'What the hell is going on?' Alumni, staff, students look to protect UNC-Chapel Hill
Posted September 16, 2021 4:50 a.m. EDT
Updated September 16, 2021 12:55 p.m. EDT
Chapel Hill, N.C. — A group of University of North Carolina at Chapel Hill alumni, faculty, staff and students on Thursday announced an initiative to promote and defend the university's autonomy.
The group, which calls itself the Coalition for Carolina, released an ad running in the Carolina Alumni Review titled, "What the hell is going on in Chapel Hill?" The campaign references recent "embarrassing" episodes like the "bungling of Silent Sam" and the handling of coronavirus on campus.
"Decisions that shape the future of Carolina should be made in Chapel Hill. Instead they have been made covertly and controlled 28 miles away. In a place called Raleigh," the ad reads.
The Coalition for Carolina said it is hoping to get as many alumni involved as possible to focus on and highlight the good happening on campus.
The group is unhappy with the way officials decided what to do with the Confederate monument known as "Silent Sam" after protesters toppled it in 2018 and that administrators decided to start the fall 2020 semester with students on campus only to be sent back home a few weeks later because of a spike in coronavirus cases.
The most recent controversy was over the Board of Trustees' delay in offering a tenured faculty position to Pulitzer prize-winning journalist Nikole Hannah Jones despite recommendations from Hussman School of Journalism and Media and university administrators.
"Those of us who are pushing forward with this coalition feel that those decisions would not have been as dramatic, they would have been better made and better managed if there had been more autonomy on the campus with the people who understand the issues and have the best sense of what the campus needs," committee member Roger Perry said.
The group's organizers are hoping the Coalition for Carolina can find a better way to keep the university independent of political influence and focus on some of the work being done by students and staff.
"The Board of Governors and the General Assembly need to allow UNC and other campuses of the system to chart their own paths, offer degrees their regions need and keep local control to meet the needs of the 21st century post-pandemic workforce," said Joyce Fitzpatrick, a UNC-Chapel Hill alumna and chairwoman of the Hussman School board of advisers.
"As a taxpayer-supported public institution, our partnership with the General Assembly is critical," Chancellor Kevin Guskiewicz responded in a statement. "We are continuing to serve the people of North Carolina and beyond through the university’s priorities and accomplishments as a great public research institution."

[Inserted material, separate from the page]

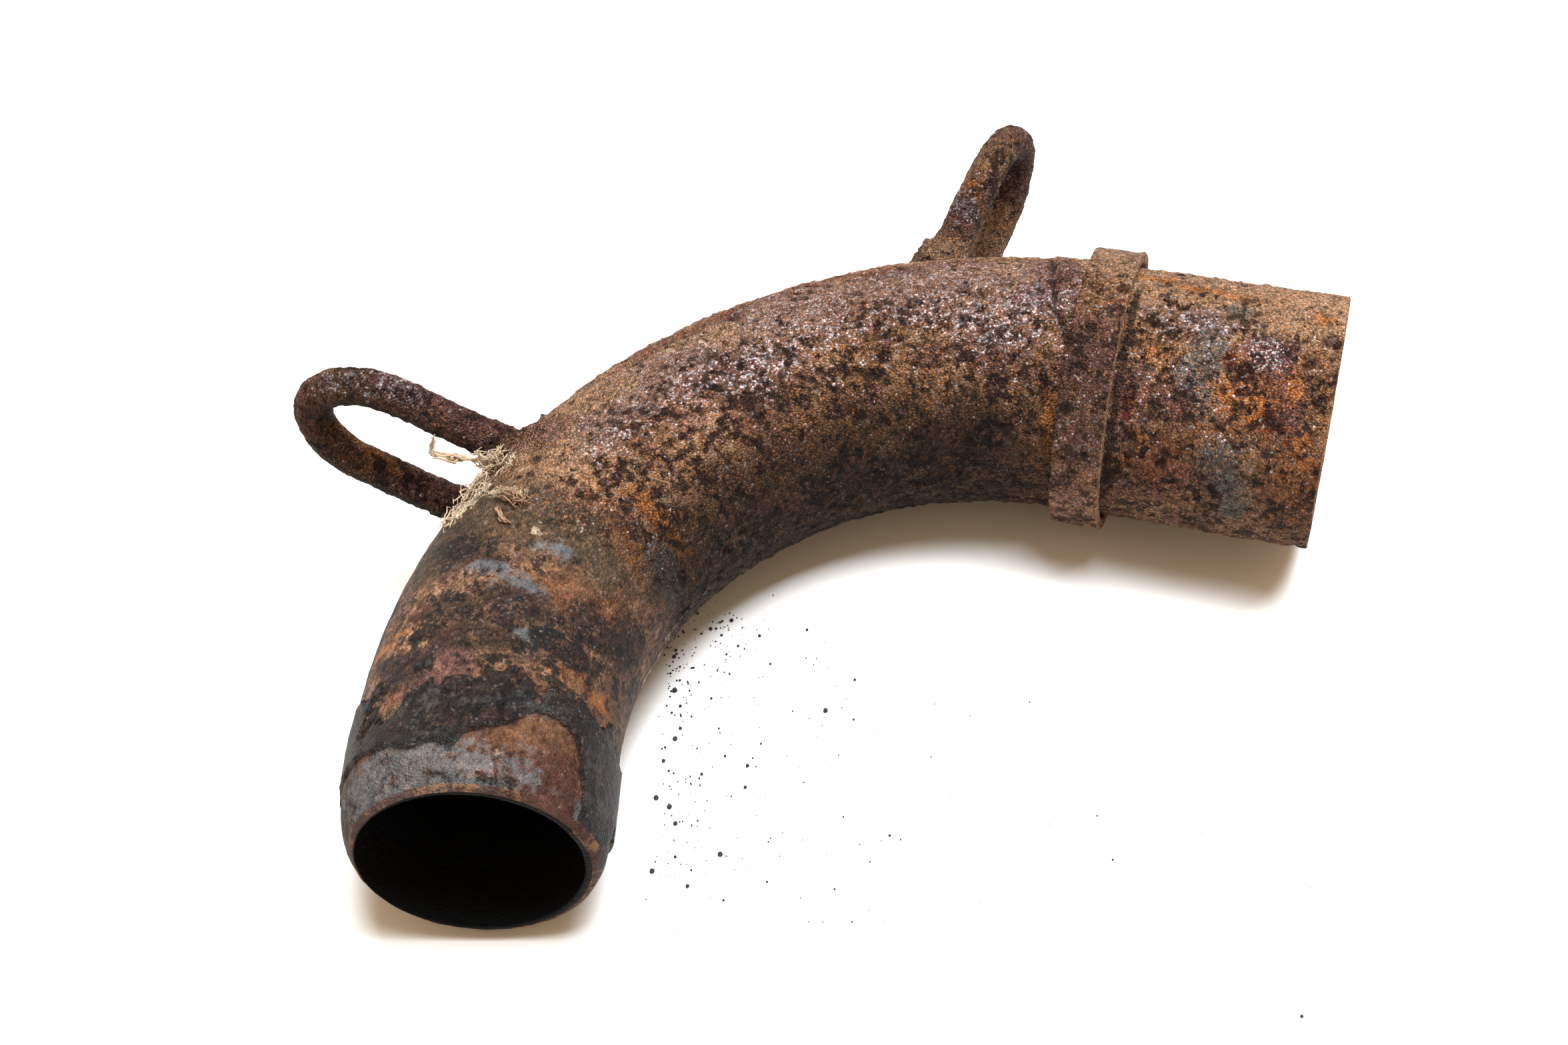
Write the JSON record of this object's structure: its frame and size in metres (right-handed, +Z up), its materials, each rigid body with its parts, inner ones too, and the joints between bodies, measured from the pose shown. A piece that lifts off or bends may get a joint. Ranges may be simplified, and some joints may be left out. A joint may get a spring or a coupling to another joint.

UNC-Chapel Hill remains "focused on our mission" despite the continuing challenges of the pandemic, Guskiewicz said. He cited the university's rank as a top-five public university and No. 1 in Best Value by U.S. News & World Report, the largest class of first-year students ever, a record number of applications and ongoing research by faculty and students.
The coalition’s ad campaign, which features the attention-grabbing headline, will take up a full page in the September/October edition of Carolina Alumni Review.
Members said thet group is bipartisan.